Ces mots du poème de James Oppenheim, écrit en1910, ont inspiré depuis bien longtemps les mouvements luttant pour de meilleures conditions pour les travailleurs. De quelle façon les convois humanitaires peuvent à l’heure actuelle amener aussi bien des roses que du pain ? Pourquoi ne pas accompagner l’aide alimentaire d’expéditions de livres ou d’investissements dans les écoles, de bibliothèques et de centres culturels communautaires ? Il y a des produits de base limités qui diminuent quand ils sont partagés par un plus grand nombre, alors que la connaissance augmente exponentiellement lorsqu’elle est partagée. Chaque enfant qui peut apprendre à l’école aujourd’hui augmente les possibilités de progrès de l’humanité afin que les futures générations ne manquent jamais besoin ni de pain, ni de roses.
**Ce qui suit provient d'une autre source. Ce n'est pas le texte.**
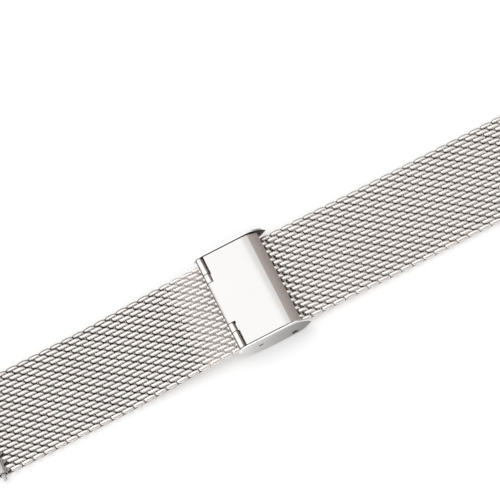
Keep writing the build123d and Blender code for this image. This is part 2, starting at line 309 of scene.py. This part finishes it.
def build_steel_grain():
    """Fine directional grain and broad handling marks of polished or brushed steel."""
    group, given, out = new_group(
        "steel_grain",
        [("Bright", "NodeSocketColor", (0.6, 0.6, 0.6, 1)),
         ("Dull", "NodeSocketColor", (0.3, 0.3, 0.3, 1)),
         ("Dullness", "NodeSocketFloat", 0.0),
         ("Stretch", "NodeSocketVector", (1, 1, 1)),
         ("Grain Size", "NodeSocketFloat", 4000.0),
         ("Smooth", "NodeSocketFloat", 0.2),
         ("Rough", "NodeSocketFloat", 0.4)],
        [("Color", "NodeSocketColor"), ("Roughness", "NodeSocketFloat"),
         ("Height", "NodeSocketFloat")])
    links = group.links
    place = group.nodes.new("ShaderNodeTexCoord")
    stretch = group.nodes.new("ShaderNodeVectorMath")
    stretch.operation = "MULTIPLY"
    links.new(place.outputs["Object"], stretch.inputs[0])
    links.new(given.outputs["Stretch"], stretch.inputs[1])
    grain = noise_node(group, stretch.outputs[0], given.outputs["Grain Size"], grain_detail)
    marks = noise_node(group, place.outputs["Object"], mark_scale, mark_detail)
    both = math_node(group, "ADD", grain, marks)
    both = math_node(group, "MULTIPLY", both, 0.5)
    centred = math_node(group, "SUBTRACT", both, 0.5)
    wobble = math_node(group, "MULTIPLY", centred, unevenness)
    dulled = math_node(group, "ADD", given.outputs["Dullness"], wobble)
    dulled.node.use_clamp = True
    colour = group.nodes.new("ShaderNodeMix")
    colour.data_type = "RGBA"
    links.new(dulled, colour.inputs["Factor"])
    links.new(given.outputs["Bright"], colour.inputs["A"])
    links.new(given.outputs["Dull"], colour.inputs["B"])
    links.new(colour.outputs["Result"], out.inputs["Color"])
    rough = group.nodes.new("ShaderNodeMapRange")
    links.new(dulled, rough.inputs["Value"])
    links.new(given.outputs["Smooth"], rough.inputs["To Min"])
    links.new(given.outputs["Rough"], rough.inputs["To Max"])
    links.new(rough.outputs["Result"], out.inputs["Roughness"])
    links.new(grain, out.inputs["Height"])
    return group


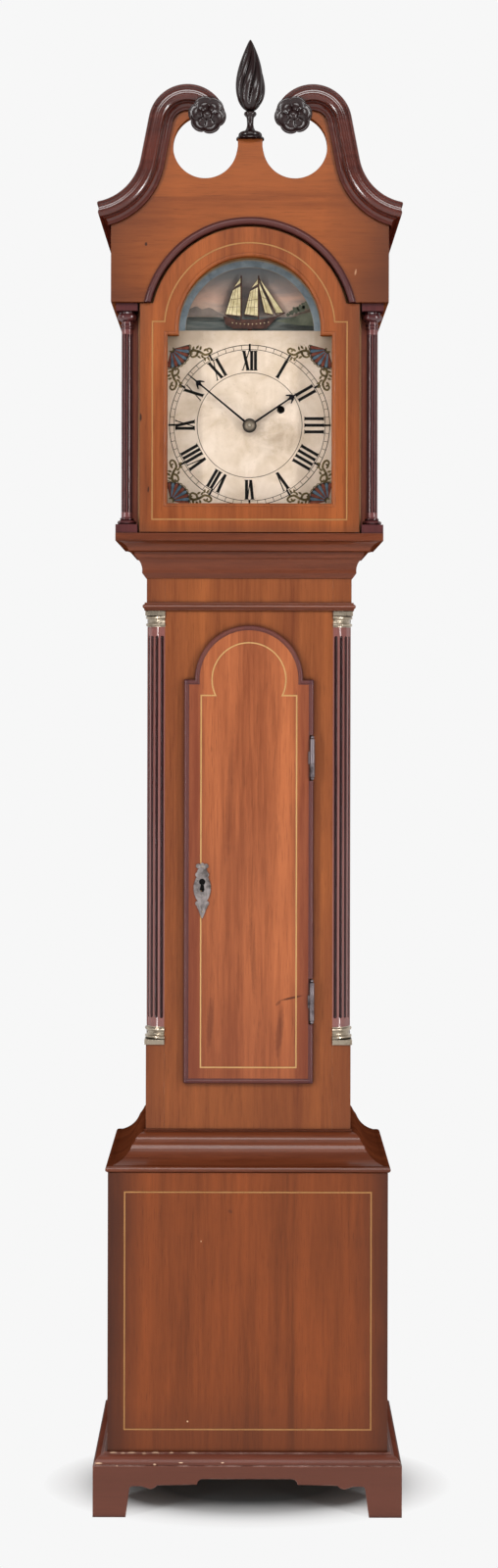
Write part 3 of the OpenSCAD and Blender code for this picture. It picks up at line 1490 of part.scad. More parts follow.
// Cylindrical weight with its eye and the stirrup that carries the pulley
module weight() {
    y = line_y;
    cheek = pulley_t / 2 + 0.5;
    color(STEEL) {
        translate([pulley_x, y, weight_z]) rotate_extrude(convexity = 4) polygon(concat(
            [[0, 0], [weight_r - 2, 0], [weight_r, 2], [weight_r, weight_h]],
            arc([weight_r - 6, weight_h], 6, 0, 70, 4),
            [[7, weight_h + 11], [5, weight_h + 16], [0, weight_h + 16]]));
        block([pulley_x - 3, pulley_x + 3], [y - cheek - 1.6, y + cheek + 1.6],
            [weight_top_z + 15, pulley_z - pulley_r - 2]);
        for (s = [-1, 1]) block([pulley_x - 3, pulley_x + 3],
            [y + s * (cheek + 0.8) - 0.8, y + s * (cheek + 0.8) + 0.8],
            [pulley_z - pulley_r - 3, pulley_z + 4]);
        bar([pulley_x, pulley_z], arbor_r, y - cheek - 2.4, y + cheek + 2.4);
    }
}

module weight_pulley() {
    t = pulley_t;
    color(BRASS) turned([pulley_x, pulley_z], line_y - t / 2) polygon(concat(
        [[arbor_r + fit, 0], [pulley_r, 0], [pulley_r, 0.9]],
        arc([pulley_r, t / 2], pulley_r - groove_r, 250, 110, 6),
        [[pulley_r, t - 0.9], [pulley_r, t], [arbor_r + fit, t]]));
}

// Gut line: down from the barrel, round under the pulley and up to the seatboard
module gut_line() {
    r = gut_d / 2;
    far_x = line_x + 2 * strand_r;
    knot_z = seatboard_z + 2;
    color("#cdb98a") {
        translate([line_x, line_y, pulley_z]) cylinder(r = r, h = GREAT[1] - pulley_z, $fn = 16);
        translate([far_x, line_y, pulley_z]) cylinder(r = r, h = knot_z - pulley_z, $fn = 16);
        translate([pulley_x, line_y, pulley_z]) rotate([90, 0, 0]) rotate([0, 0, 180])
            rotate_extrude(angle = 180, $fn = 64) translate([strand_r, 0]) circle(r, $fn = 16);
        translate([far_x, line_y, seatboard_z]) cylinder(r = 2.4, h = 2.5, $fn = 24);
    }
}

bracket_plinth();
glue_blocks();
base_front();
base_stringing();
base_sides();
base_floor();
waist_moulding();
trunk_frame();
trunk_corner_blocks();
trunk_sides();
quarter_columns();
column_brasses();
trunk_astragal();
seat_moulding();
backboard();
seatboard();
hinge_case_leaves();
trunk_door();
trunk_door_stringing();
escutcheon();
door_lock();
hinge_door_leaves();
lock_bolt();
hood_base_frame();
hood_posts();
hood_sides();
hood_roof();
dial_mask();
tympanum();
swan_necks();
rosettes();
finial();
hood_columns();
hood_door();
hood_door_stringing();
hood_door_glass();
hood_door_pivots();
front_plate();
back_plate();
plate_pillars();
back_cock();
dial_plate();
scenery_plate();
centre_arbor();
minute_hand();
hour_wheel();
hour_hand();
minute_wheel();
great_wheel();
barrel();
third_wheel();
escape_wheel();
anchor();
ship();
pendulum_rod();
pendulum_bob();
rating_nut();
weight();
weight_pulley();
gut_line();
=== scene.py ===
"""Dresses the grandmother clock: its woods, metals, painted dial and studio.

Each kind of finish and each sub-assembly of the clock is a class. Lengths are in
metres, with X to the right, Y back into the case and Z up from the floor.
"""

from __future__ import annotations

import logging
import math
from dataclasses import dataclass, field
from enum import Enum
from typing import Any, Callable, Iterable, Sequence

import bmesh
import bpy
from mathutils import Matrix, Vector

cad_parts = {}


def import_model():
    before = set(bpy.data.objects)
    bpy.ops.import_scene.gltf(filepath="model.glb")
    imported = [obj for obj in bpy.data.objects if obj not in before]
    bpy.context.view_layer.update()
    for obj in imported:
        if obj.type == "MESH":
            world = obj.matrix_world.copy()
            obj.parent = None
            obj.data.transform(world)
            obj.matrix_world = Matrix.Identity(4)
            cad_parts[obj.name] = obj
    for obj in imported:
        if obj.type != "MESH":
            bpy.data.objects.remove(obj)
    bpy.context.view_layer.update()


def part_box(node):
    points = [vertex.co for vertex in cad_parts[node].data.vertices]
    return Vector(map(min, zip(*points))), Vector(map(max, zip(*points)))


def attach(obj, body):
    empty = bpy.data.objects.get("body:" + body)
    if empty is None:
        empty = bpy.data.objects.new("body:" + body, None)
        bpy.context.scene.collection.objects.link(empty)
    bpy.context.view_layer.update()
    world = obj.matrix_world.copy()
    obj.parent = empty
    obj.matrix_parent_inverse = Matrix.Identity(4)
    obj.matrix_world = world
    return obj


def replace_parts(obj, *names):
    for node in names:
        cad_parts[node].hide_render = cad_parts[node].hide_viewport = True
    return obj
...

* « Aide à Toute Détresse »
[1] Eugen Brand est le Délégué Général du Mouvement International ATD Quart Monde (www.atd-quartmonde.org), qui a des équipes à Haïti, au Burkina Faso, au Mexique et dans beaucoup d’autres pays. ATD Quart Monde a aussi créé le « Forum permanent sur la grande pauvreté dans le monde », un réseau qui rassemble des petites organisations et des individus de plus de 100 pays, engagés à lutter contre la pauvreté dans un esprit de liberté et de réciprocité.
[2] Cet article a été publié (en anglais) dans le numéro de mai du « Civil Society Watch Monthly Bulletin », une publication de « e-Civicus »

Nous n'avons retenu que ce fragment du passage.